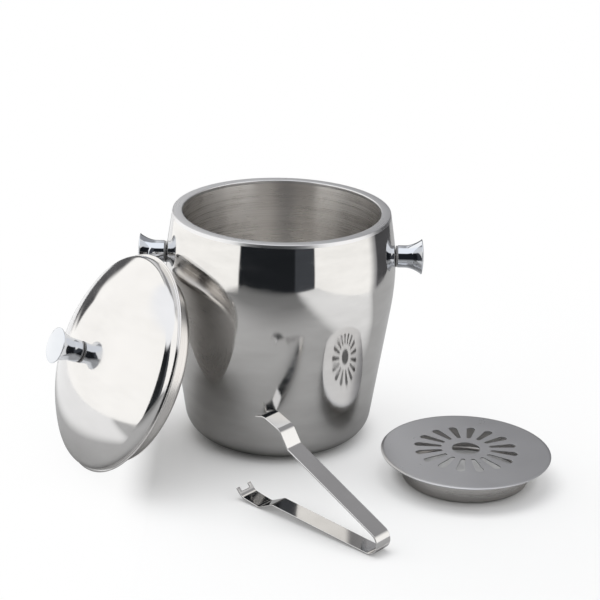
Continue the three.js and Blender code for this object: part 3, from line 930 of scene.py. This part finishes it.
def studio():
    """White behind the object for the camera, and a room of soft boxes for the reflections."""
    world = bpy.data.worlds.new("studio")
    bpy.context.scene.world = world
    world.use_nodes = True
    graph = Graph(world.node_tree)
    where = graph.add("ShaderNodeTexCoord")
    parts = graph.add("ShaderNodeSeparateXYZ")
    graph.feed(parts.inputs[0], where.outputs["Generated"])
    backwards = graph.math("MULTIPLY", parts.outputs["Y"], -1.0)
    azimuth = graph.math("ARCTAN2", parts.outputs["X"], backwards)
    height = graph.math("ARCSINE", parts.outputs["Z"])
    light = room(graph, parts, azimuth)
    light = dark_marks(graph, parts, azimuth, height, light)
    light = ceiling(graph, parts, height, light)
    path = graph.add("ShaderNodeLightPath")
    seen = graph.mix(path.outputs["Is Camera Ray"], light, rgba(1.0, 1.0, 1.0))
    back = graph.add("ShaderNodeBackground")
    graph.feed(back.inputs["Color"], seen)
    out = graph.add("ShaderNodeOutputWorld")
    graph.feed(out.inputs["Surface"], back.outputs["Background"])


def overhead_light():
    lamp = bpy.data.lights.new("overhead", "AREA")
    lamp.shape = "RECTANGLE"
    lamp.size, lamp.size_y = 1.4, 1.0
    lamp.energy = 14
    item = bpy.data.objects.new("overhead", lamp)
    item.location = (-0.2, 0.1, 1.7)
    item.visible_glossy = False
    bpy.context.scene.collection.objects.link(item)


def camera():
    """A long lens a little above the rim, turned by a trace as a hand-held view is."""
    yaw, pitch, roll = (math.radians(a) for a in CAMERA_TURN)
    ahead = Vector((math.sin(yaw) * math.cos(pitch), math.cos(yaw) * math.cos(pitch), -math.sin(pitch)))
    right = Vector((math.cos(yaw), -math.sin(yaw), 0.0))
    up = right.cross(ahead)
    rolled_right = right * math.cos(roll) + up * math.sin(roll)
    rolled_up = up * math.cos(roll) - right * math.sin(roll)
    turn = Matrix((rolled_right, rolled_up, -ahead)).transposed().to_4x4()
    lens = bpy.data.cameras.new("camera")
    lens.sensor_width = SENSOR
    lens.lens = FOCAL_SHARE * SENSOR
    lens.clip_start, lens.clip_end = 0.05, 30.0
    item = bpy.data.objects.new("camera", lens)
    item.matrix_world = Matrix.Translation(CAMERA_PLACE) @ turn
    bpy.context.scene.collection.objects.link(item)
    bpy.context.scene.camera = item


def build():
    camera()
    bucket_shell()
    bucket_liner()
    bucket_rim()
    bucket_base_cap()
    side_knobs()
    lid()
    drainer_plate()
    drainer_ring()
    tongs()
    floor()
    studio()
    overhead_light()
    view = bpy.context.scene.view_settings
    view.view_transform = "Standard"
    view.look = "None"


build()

══════════════════════════════

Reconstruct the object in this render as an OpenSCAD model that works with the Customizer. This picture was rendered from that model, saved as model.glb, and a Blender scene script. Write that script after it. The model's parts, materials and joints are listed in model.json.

══════════════════════════════

Exercise instructions:
Reproduce every line of the listing above in which the string "from" appears.

Response:
Continue the three.js and Blender code for this object: part 3, from line 930 of scene.py. This part finishes it.
Reconstruct the object in this render as an OpenSCAD model that works with the Customizer. This picture was rendered from that model, saved as model.glb, and a Blender scene script. Write that script after it. The model's parts, materials and joints are listed in model.json.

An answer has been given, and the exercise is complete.